** Task description **
Read the records and write them out again exactly.
◆ ◆ ◆ ◆ ◆ ◆ ◆
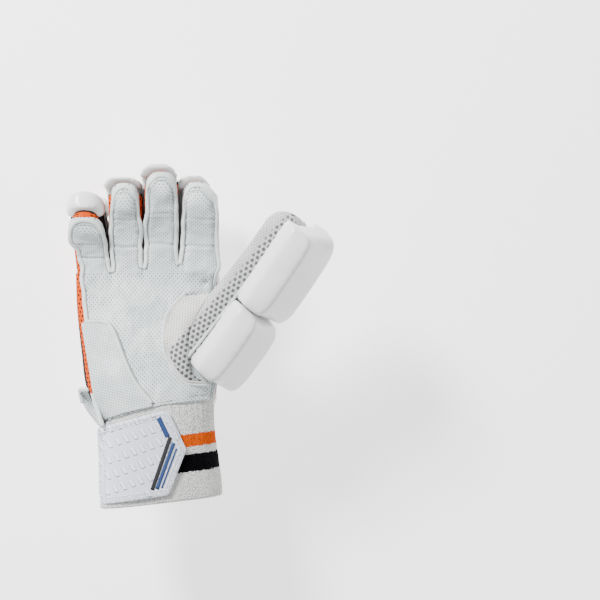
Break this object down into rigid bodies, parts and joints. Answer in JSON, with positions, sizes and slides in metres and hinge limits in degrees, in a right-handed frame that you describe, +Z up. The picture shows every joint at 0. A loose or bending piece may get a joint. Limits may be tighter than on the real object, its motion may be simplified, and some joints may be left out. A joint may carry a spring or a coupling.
{
  "type": "cricket batting glove",
  "caption": "Right-hand cricket batting glove lying palm up: perforated leather palm, padded finger rolls, padded thumb, orange mesh sides and a towelling cuff with a strap.",
  "frame": {"origin": "middle of the glove's footprint, on the surface that it lies on", "axes": "+X to the thumb side, +Y to the fingertips, +Z up out of the palm"},
  "size_m": [0.2096, 0.2826, 0.157],
  "materials": {
    "palm_leather": "soft perforated leather, matt, light grey-white",
    "pad_white": "smooth white coated leather over foam, satin gloss",
    "pad_red": "smooth red-orange coated leather over foam, satin gloss",
    "orange_mesh": "open air mesh in orange with black borders",
    "thumb_mesh": "light grey knit with a pattern of ringed holes",
    "web_suede": "beige perforated suede, matt",
    "lining": "woven lining, matt",
    "towel_white": "white towelling knit with an orange and a black band",
    "strap_white": "cool white moulded strap, satin, with blue and black bars"
  },
  "bodies": {
    "root": {"palm_shell": "palm_leather", "back_panel": "lining", "radial_strip": "orange_mesh", "ulnar_strip": "orange_mesh", "heel_patch": "palm_leather", "web_patch": "web_suede", "index_stall_front": "palm_leather", "index_stall_back": "orange_mesh", "index_bar": "pad_white", "index_wrist_block": "pad_white", "index_knuckle_block": "pad_red", "index_knuckle_roll": "pad_white", "index_middle_roll": "pad_white", "index_tip_roll": "pad_white", "middle_stall_front": "palm_leather", "middle_stall_back": "orange_mesh", "middle_bar": "pad_white", "middle_wrist_block": "pad_white", "middle_knuckle_block": "pad_red", "middle_knuckle_roll": "pad_white", "middle_middle_roll": "pad_white", "middle_tip_roll": "pad_white", "ring_stall_front": "palm_leather", "ring_stall_back": "orange_mesh", "ring_bar": "pad_white", "ring_wrist_block": "pad_white", "ring_knuckle_block": "pad_red", "ring_knuckle_roll": "pad_white", "ring_middle_roll": "pad_white", "ring_tip_roll": "pad_white", "little_stall_front": "palm_leather", "little_stall_back": "orange_mesh", "little_bar": "pad_white", "little_wrist_block": "pad_white", "little_knuckle_block": "pad_red", "little_knuckle_roll": "pad_white", "little_middle_roll": "pad_white", "little_tip_roll": "pad_white", "index_side_pad_1": "pad_white", "index_side_pad_2": "pad_white", "index_side_pad_3": "pad_white", "thumb_stall_front": "thumb_mesh", "thumb_stall_back": "thumb_mesh", "thumb_base_pad": "pad_white", "thumb_tip_pad": "pad_white", "cuff": "towel_white", "strap_label": "strap_white", "strap_band": "strap_white"}
  },
  "joints": []
}
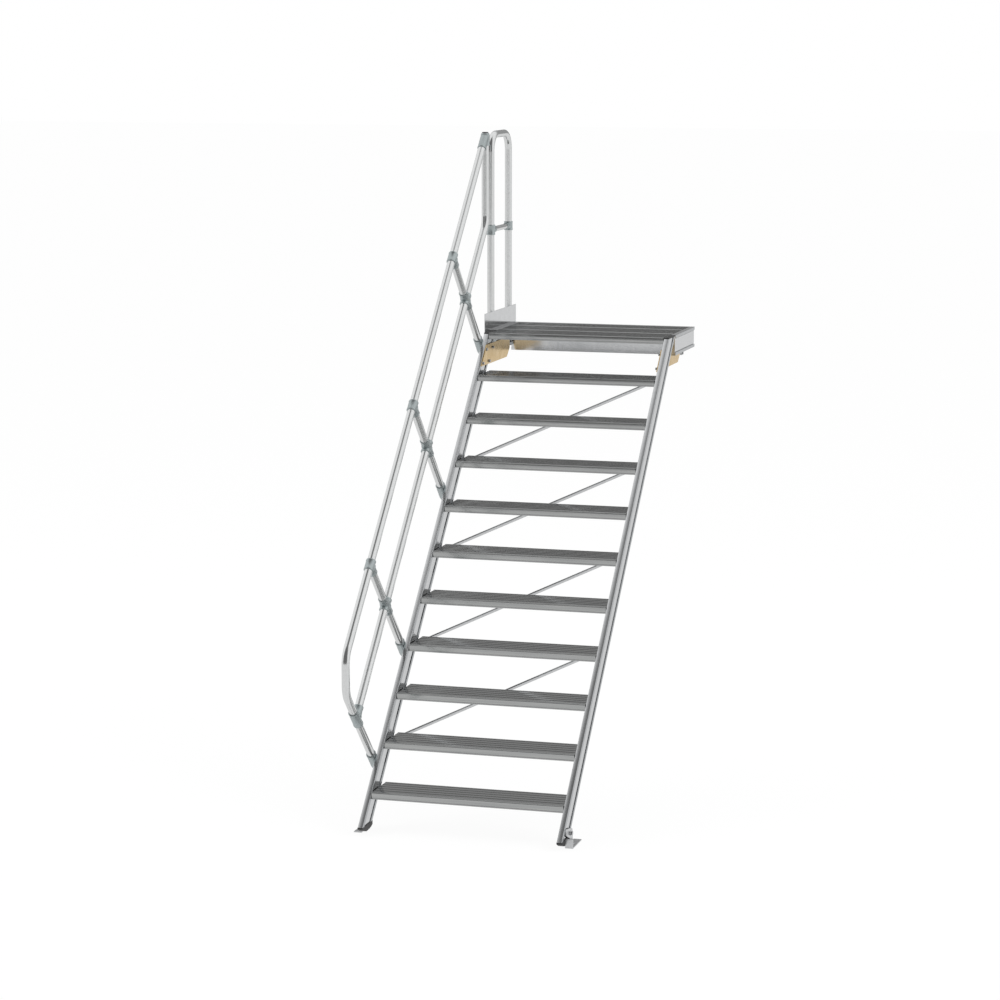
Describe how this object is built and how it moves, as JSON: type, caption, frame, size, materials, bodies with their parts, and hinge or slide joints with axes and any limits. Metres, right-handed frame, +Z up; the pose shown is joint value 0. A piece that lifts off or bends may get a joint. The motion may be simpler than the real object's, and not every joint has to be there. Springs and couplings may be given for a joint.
{
  "type": "platform stair",
  "caption": "Aluminium stair with ribbed treads between box stringers, a landing platform, a tube handrail and knee rail on the left, toe board and guard hoop.",
  "frame": {"origin": "centre of the platform rear beam's flat face, which is fastened to the wall", "axes": "+X to the climber's right, +Y from the stair's foot to the wall, +Z up"},
  "size_m": [1.1275, 2.989, 3.3599],
  "materials": {
    "stringer_profile": "extruded, plain",
    "tread_profile": "extruded, ribbed on top",
    "rail_tube": "smooth drawn tube",
    "cast_fitting": "cast, satin",
    "black_plastic": "moulded",
    "brace_steel": "zinc plated",
    "toe_sheet": "smooth sheet",
    "floor_steel": "zinc plated",
    "yellow_steel": "yellow passivated"
  },
  "bodies": {
    "root": {"bent_rails": "rail_tube", "board_end_plates": "black_plastic", "brace_1": "brace_steel", "brace_2": "brace_steel", "brace_3": "brace_steel", "brace_4": "brace_steel", "deck_board_front": "tread_profile", "deck_board_middle": "tread_profile", "deck_board_rear": "tread_profile", "floor_bracket_left": "floor_steel", "floor_bracket_right": "floor_steel", "handrail_joints": "cast_fitting", "knee_rail_joints": "cast_fitting", "platform_bracket_left": "yellow_steel", "platform_bracket_right": "yellow_steel", "platform_cross_beam": "stringer_profile", "platform_rear_beam": "stringer_profile", "platform_side_left": "stringer_profile", "platform_side_right": "stringer_profile", "posts_and_middle_bar": "rail_tube", "railing_clamps": "cast_fitting", "stringer_caps": "black_plastic", "stringer_left": "stringer_profile", "stringer_right": "stringer_profile", "stringer_shoes": "black_plastic", "toe_board": "toe_sheet", "tread_01": "tread_profile", "tread_02": "tread_profile", "tread_03": "tread_profile", "tread_04": "tread_profile", "tread_05": "tread_profile", "tread_06": "tread_profile", "tread_07": "tread_profile", "tread_08": "tread_profile", "tread_09": "tread_profile", "tread_10": "tread_profile"}
  },
  "joints": []
}
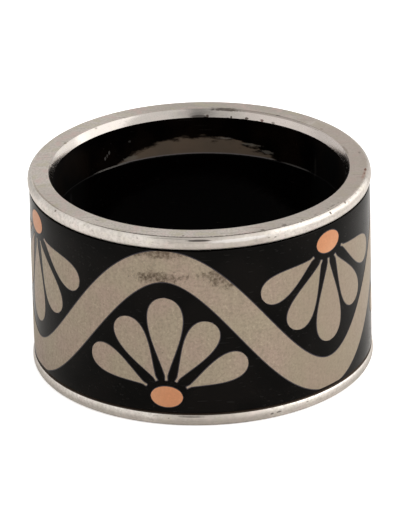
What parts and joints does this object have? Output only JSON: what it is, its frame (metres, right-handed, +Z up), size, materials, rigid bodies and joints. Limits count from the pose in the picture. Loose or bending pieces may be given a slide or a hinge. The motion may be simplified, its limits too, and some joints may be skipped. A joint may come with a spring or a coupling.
{
  "type": "wide enamel band ring",
  "caption": "Wide straight band ring with a metal sleeve and two beaded rims, a black enamel band outside and a black comfort-shaped enamel lining.",
  "frame": {"origin": "centre of the lower rim's flat face, on which the ring rests, at the bottom centre of the bounding box", "axes": "+Z up along the axis of the finger opening; the ring is the same all round, and +Y is the side away from the picture's camera"},
  "size_m": [0.0202, 0.0202, 0.012],
  "materials": {
    "rim_metal": "satin silver-coloured plating, polished on the beads",
    "outer_enamel": "glossy black enamel with a flat champagne and coral print",
    "lining_enamel": "glossy black enamel, dulled where the finger rubs"
  },
  "bodies": {
    "root": {"metal_frame": "rim_metal", "enamel_band": "outer_enamel", "inner_lining": "lining_enamel"}
  },
  "joints": []
}
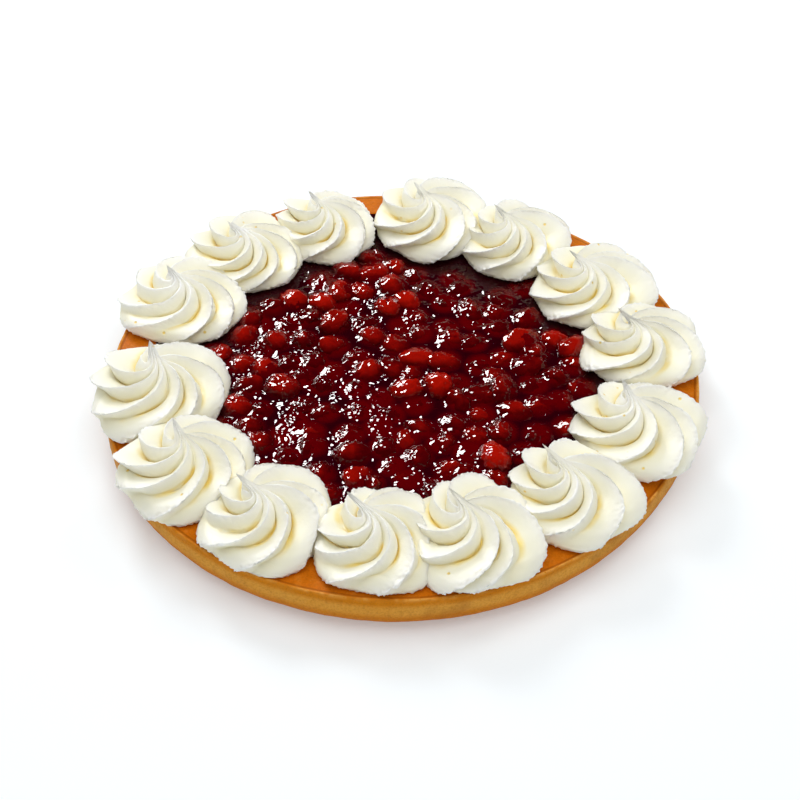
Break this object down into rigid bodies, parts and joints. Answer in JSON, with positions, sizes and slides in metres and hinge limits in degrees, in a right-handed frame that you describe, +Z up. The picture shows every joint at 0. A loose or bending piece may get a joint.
◆ ◆ ◆ ◆ ◆ ◆ ◆
** Exercise result **
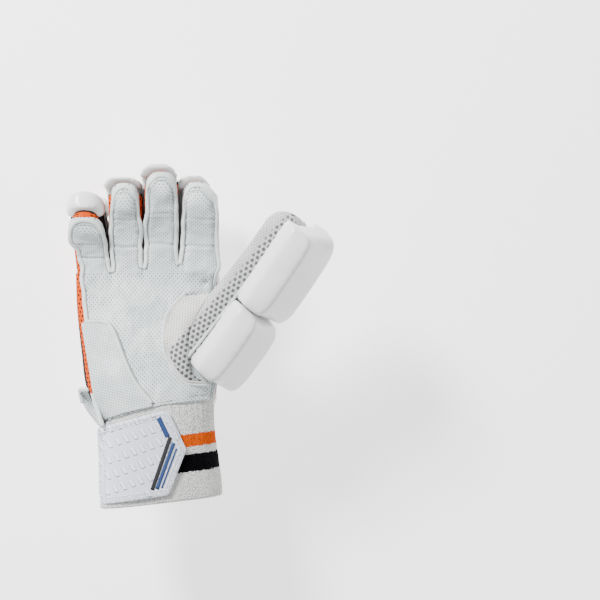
Break this object down into rigid bodies, parts and joints. Answer in JSON, with positions, sizes and slides in metres and hinge limits in degrees, in a right-handed frame that you describe, +Z up. The picture shows every joint at 0. A loose or bending piece may get a joint. Limits may be tighter than on the real object, its motion may be simplified, and some joints may be left out. A joint may carry a spring or a coupling.
{
  "type": "cricket batting glove",
  "caption": "Right-hand cricket batting glove lying palm up: perforated leather palm, padded finger rolls, padded thumb, orange mesh sides and a towelling cuff with a strap.",
  "frame": {"origin": "middle of the glove's footprint, on the surface that it lies on", "axes": "+X to the thumb side, +Y to the fingertips, +Z up out of the palm"},
  "size_m": [0.2096, 0.2826, 0.157],
  "materials": {
    "palm_leather": "soft perforated leather, matt, light grey-white",
    "pad_white": "smooth white coated leather over foam, satin gloss",
    "pad_red": "smooth red-orange coated leather over foam, satin gloss",
    "orange_mesh": "open air mesh in orange with black borders",
    "thumb_mesh": "light grey knit with a pattern of ringed holes",
    "web_suede": "beige perforated suede, matt",
    "lining": "woven lining, matt",
    "towel_white": "white towelling knit with an orange and a black band",
    "strap_white": "cool white moulded strap, satin, with blue and black bars"
  },
  "bodies": {
    "root": {"palm_shell": "palm_leather", "back_panel": "lining", "radial_strip": "orange_mesh", "ulnar_strip": "orange_mesh", "heel_patch": "palm_leather", "web_patch": "web_suede", "index_stall_front": "palm_leather", "index_stall_back": "orange_mesh", "index_bar": "pad_white", "index_wrist_block": "pad_white", "index_knuckle_block": "pad_red", "index_knuckle_roll": "pad_white", "index_middle_roll": "pad_white", "index_tip_roll": "pad_white", "middle_stall_front": "palm_leather", "middle_stall_back": "orange_mesh", "middle_bar": "pad_white", "middle_wrist_block": "pad_white", "middle_knuckle_block": "pad_red", "middle_knuckle_roll": "pad_white", "middle_middle_roll": "pad_white", "middle_tip_roll": "pad_white", "ring_stall_front": "palm_leather", "ring_stall_back": "orange_mesh", "ring_bar": "pad_white", "ring_wrist_block": "pad_white", "ring_knuckle_block": "pad_red", "ring_knuckle_roll": "pad_white", "ring_middle_roll": "pad_white", "ring_tip_roll": "pad_white", "little_stall_front": "palm_leather", "little_stall_back": "orange_mesh", "little_bar": "pad_white", "little_wrist_block": "pad_white", "little_knuckle_block": "pad_red", "little_knuckle_roll": "pad_white", "little_middle_roll": "pad_white", "little_tip_roll": "pad_white", "index_side_pad_1": "pad_white", "index_side_pad_2": "pad_white", "index_side_pad_3": "pad_white", "thumb_stall_front": "thumb_mesh", "thumb_stall_back": "thumb_mesh", "thumb_base_pad": "pad_white", "thumb_tip_pad": "pad_white", "cuff": "towel_white", "strap_label": "strap_white", "strap_band": "strap_white"}
  },
  "joints": []
}
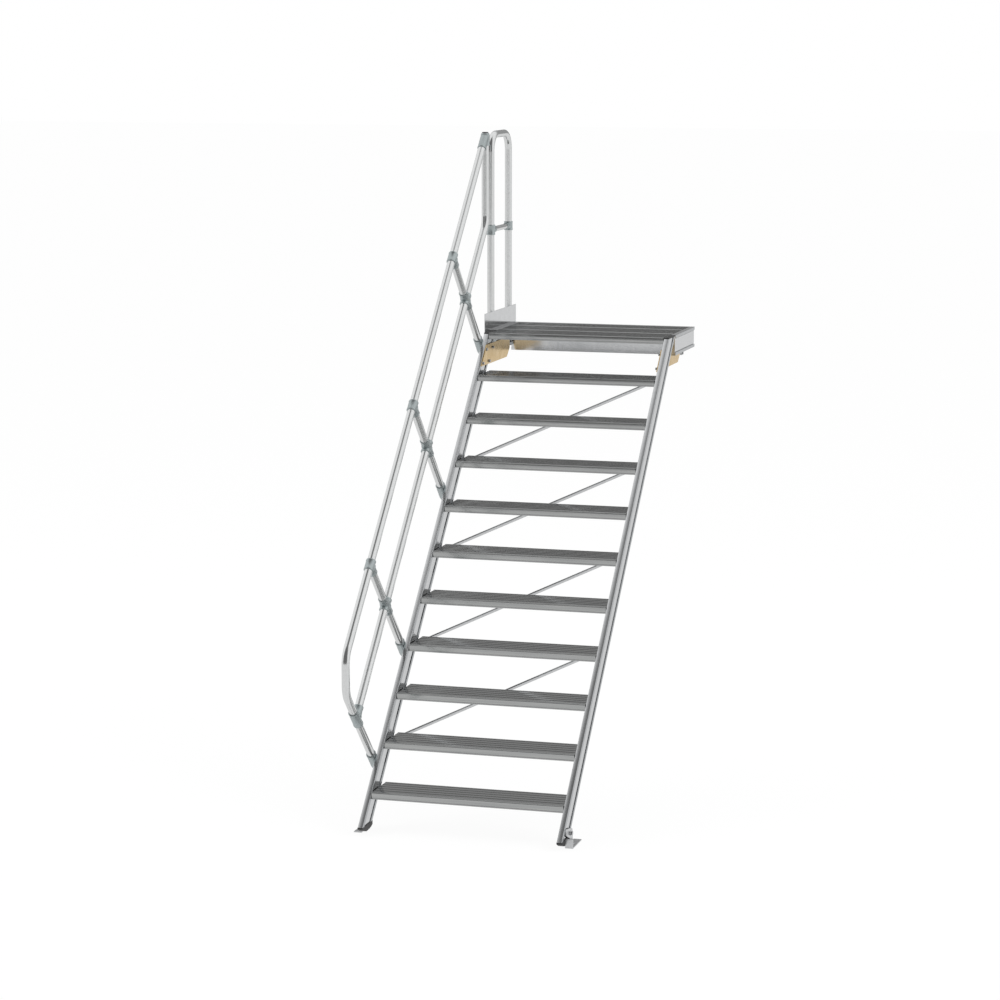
Describe how this object is built and how it moves, as JSON: type, caption, frame, size, materials, bodies with their parts, and hinge or slide joints with axes and any limits. Metres, right-handed frame, +Z up; the pose shown is joint value 0. A piece that lifts off or bends may get a joint. The motion may be simpler than the real object's, and not every joint has to be there. Springs and couplings may be given for a joint.
{
  "type": "platform stair",
  "caption": "Aluminium stair with ribbed treads between box stringers, a landing platform, a tube handrail and knee rail on the left, toe board and guard hoop.",
  "frame": {"origin": "centre of the platform rear beam's flat face, which is fastened to the wall", "axes": "+X to the climber's right, +Y from the stair's foot to the wall, +Z up"},
  "size_m": [1.1275, 2.989, 3.3599],
  "materials": {
    "stringer_profile": "extruded, plain",
    "tread_profile": "extruded, ribbed on top",
    "rail_tube": "smooth drawn tube",
    "cast_fitting": "cast, satin",
    "black_plastic": "moulded",
    "brace_steel": "zinc plated",
    "toe_sheet": "smooth sheet",
    "floor_steel": "zinc plated",
    "yellow_steel": "yellow passivated"
  },
  "bodies": {
    "root": {"bent_rails": "rail_tube", "board_end_plates": "black_plastic", "brace_1": "brace_steel", "brace_2": "brace_steel", "brace_3": "brace_steel", "brace_4": "brace_steel", "deck_board_front": "tread_profile", "deck_board_middle": "tread_profile", "deck_board_rear": "tread_profile", "floor_bracket_left": "floor_steel", "floor_bracket_right": "floor_steel", "handrail_joints": "cast_fitting", "knee_rail_joints": "cast_fitting", "platform_bracket_left": "yellow_steel", "platform_bracket_right": "yellow_steel", "platform_cross_beam": "stringer_profile", "platform_rear_beam": "stringer_profile", "platform_side_left": "stringer_profile", "platform_side_right": "stringer_profile", "posts_and_middle_bar": "rail_tube", "railing_clamps": "cast_fitting", "stringer_caps": "black_plastic", "stringer_left": "stringer_profile", "stringer_right": "stringer_profile", "stringer_shoes": "black_plastic", "toe_board": "toe_sheet", "tread_01": "tread_profile", "tread_02": "tread_profile", "tread_03": "tread_profile", "tread_04": "tread_profile", "tread_05": "tread_profile", "tread_06": "tread_profile", "tread_07": "tread_profile", "tread_08": "tread_profile", "tread_09": "tread_profile", "tread_10": "tread_profile"}
  },
  "joints": []
}
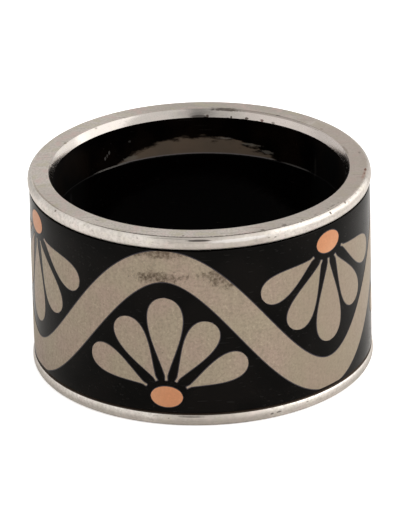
What parts and joints does this object have? Output only JSON: what it is, its frame (metres, right-handed, +Z up), size, materials, rigid bodies and joints. Limits count from the pose in the picture. Loose or bending pieces may be given a slide or a hinge. The motion may be simplified, its limits too, and some joints may be skipped. A joint may come with a spring or a coupling.
{
  "type": "wide enamel band ring",
  "caption": "Wide straight band ring with a metal sleeve and two beaded rims, a black enamel band outside and a black comfort-shaped enamel lining.",
  "frame": {"origin": "centre of the lower rim's flat face, on which the ring rests, at the bottom centre of the bounding box", "axes": "+Z up along the axis of the finger opening; the ring is the same all round, and +Y is the side away from the picture's camera"},
  "size_m": [0.0202, 0.0202, 0.012],
  "materials": {
    "rim_metal": "satin silver-coloured plating, polished on the beads",
    "outer_enamel": "glossy black enamel with a flat champagne and coral print",
    "lining_enamel": "glossy black enamel, dulled where the finger rubs"
  },
  "bodies": {
    "root": {"metal_frame": "rim_metal", "enamel_band": "outer_enamel", "inner_lining": "lining_enamel"}
  },
  "joints": []
}
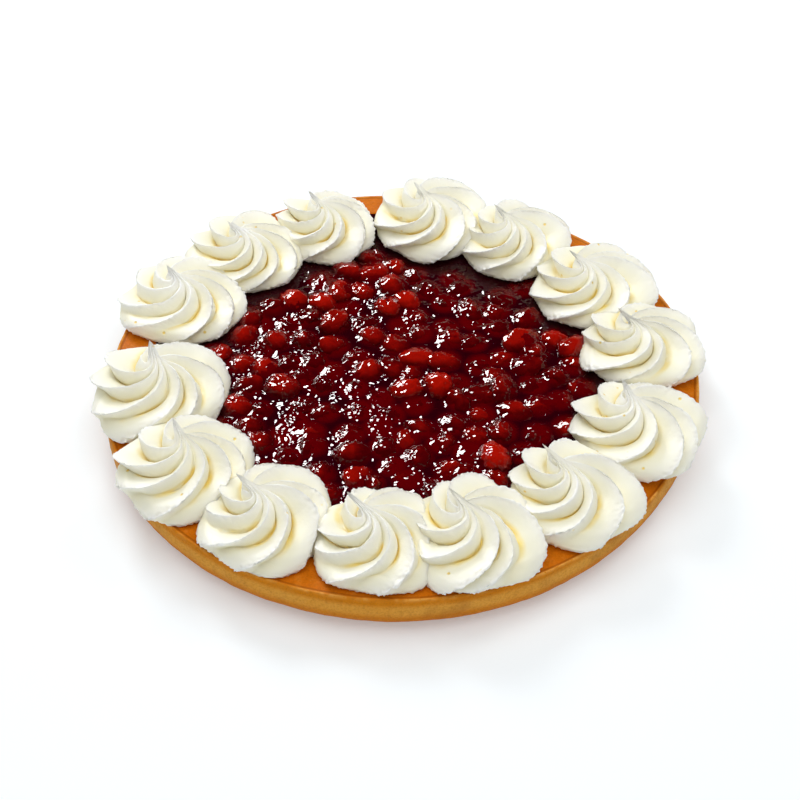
Break this object down into rigid bodies, parts and joints. Answer in JSON, with positions, sizes and slides in metres and hinge limits in degrees, in a right-handed frame that you describe, +Z up. The picture shows every joint at 0. A loose or bending piece may get a joint.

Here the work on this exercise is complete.